EXERCISE AIM. Each line of the material must be returned exactly.

PROVIDED DATA.
== == ==

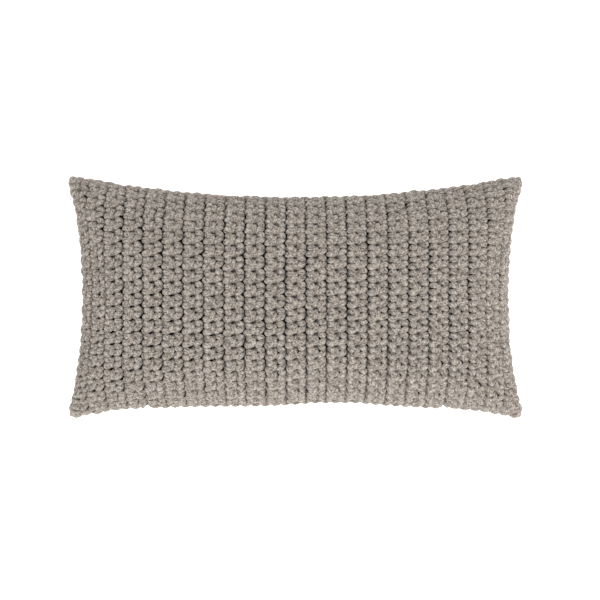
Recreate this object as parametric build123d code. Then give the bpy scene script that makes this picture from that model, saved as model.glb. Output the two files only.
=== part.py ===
"""A crocheted lumbar throw pillow with a zip in one long edge, lying on its back.

Frame: millimetres, +Z up. The origin is under the middle of the pillow, on the surface it lies on.
The long side runs along X, and the zip is in the long edge that faces -Y.

The soft layers are nested lens shapes. Each one is the outer lens taken in by an offset, and is cut at the
seam plane into a front half above and a back half below: crochet cover, woven lining, insert ticking.
The fibre filling is one solid in the middle.
"""

from build123d import *
from math import cos, pi, sin, sqrt
import os

# ---- Overall size ------------------------------------------------------------------------------
LENGTH = 656.0  # corner to corner along X
WIDTH = 346.0  # corner to corner along Y
CROWN = 78.0  # the front's rise above the seam plane
BELLY = 70.0  # the back's depth below the seam plane, before it is pressed flat
SEAM_HEIGHT = 64.0  # the seam plane above the surface
LONG_SIDE_PULL = 22.0  # how far each long side pulls in between its corners
SHORT_SIDE_PULL = 16.0  # how far each short side pulls in between its corners
CROWN_POWER_X = 3.0  # higher is flatter along the length
CROWN_POWER_Y = 2.6  # higher is flatter across the width

# ---- Layers, from the outside in ---------------------------------------------------------------
CROCHET = 14.0  # two crossing strands of the thick yarn
LINING = 1.0
TICKING = 0.8
THREAD_GAP = 1.2  # room between layers for the seam thread
FILLING_GAP = 0.6
FILLING_JOIN = 0.005  # how closely the filling's two halves meet

# ---- Yarn and thread in the seams --------------------------------------------------------------
SEAM_YARN_RADIUS = 3.0
SEAM_YARN_INSET = 2.0  # the yarn's middle lies this far inside the edge
SEAM_YARN_CLEARANCE = 0.3
SEAM_YARN_CORNER_GAP = 14.0  # each run stops this far from a corner
SEAM_THREAD_RADIUS = 0.3
SEAM_THREAD_CORNER_GAP = 12.0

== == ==

FINISHED EXERCISE.
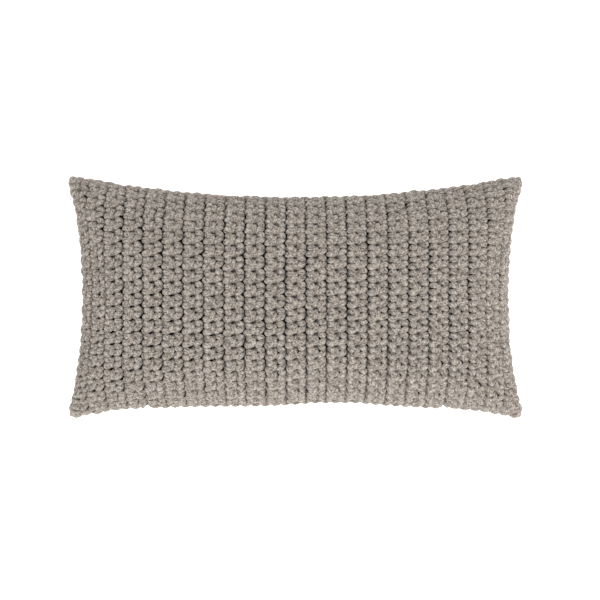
Recreate this object as parametric build123d code. Then give the bpy scene script that makes this picture from that model, saved as model.glb. Output the two files only.
=== part.py ===
"""A crocheted lumbar throw pillow with a zip in one long edge, lying on its back.

Frame: millimetres, +Z up. The origin is under the middle of the pillow, on the surface it lies on.
The long side runs along X, and the zip is in the long edge that faces -Y.

The soft layers are nested lens shapes. Each one is the outer lens taken in by an offset, and is cut at the
seam plane into a front half above and a back half below: crochet cover, woven lining, insert ticking.
The fibre filling is one solid in the middle.
"""

from build123d import *
from math import cos, pi, sin, sqrt
import os

# ---- Overall size ------------------------------------------------------------------------------
LENGTH = 656.0  # corner to corner along X
WIDTH = 346.0  # corner to corner along Y
CROWN = 78.0  # the front's rise above the seam plane
BELLY = 70.0  # the back's depth below the seam plane, before it is pressed flat
SEAM_HEIGHT = 64.0  # the seam plane above the surface
LONG_SIDE_PULL = 22.0  # how far each long side pulls in between its corners
SHORT_SIDE_PULL = 16.0  # how far each short side pulls in between its corners
CROWN_POWER_X = 3.0  # higher is flatter along the length
CROWN_POWER_Y = 2.6  # higher is flatter across the width

# ---- Layers, from the outside in ---------------------------------------------------------------
CROCHET = 14.0  # two crossing strands of the thick yarn
LINING = 1.0
TICKING = 0.8
THREAD_GAP = 1.2  # room between layers for the seam thread
FILLING_GAP = 0.6
FILLING_JOIN = 0.005  # how closely the filling's two halves meet

# ---- Yarn and thread in the seams --------------------------------------------------------------
SEAM_YARN_RADIUS = 3.0
SEAM_YARN_INSET = 2.0  # the yarn's middle lies this far inside the edge
SEAM_YARN_CLEARANCE = 0.3
SEAM_YARN_CORNER_GAP = 14.0  # each run stops this far from a corner
SEAM_THREAD_RADIUS = 0.3
SEAM_THREAD_CORNER_GAP = 12.0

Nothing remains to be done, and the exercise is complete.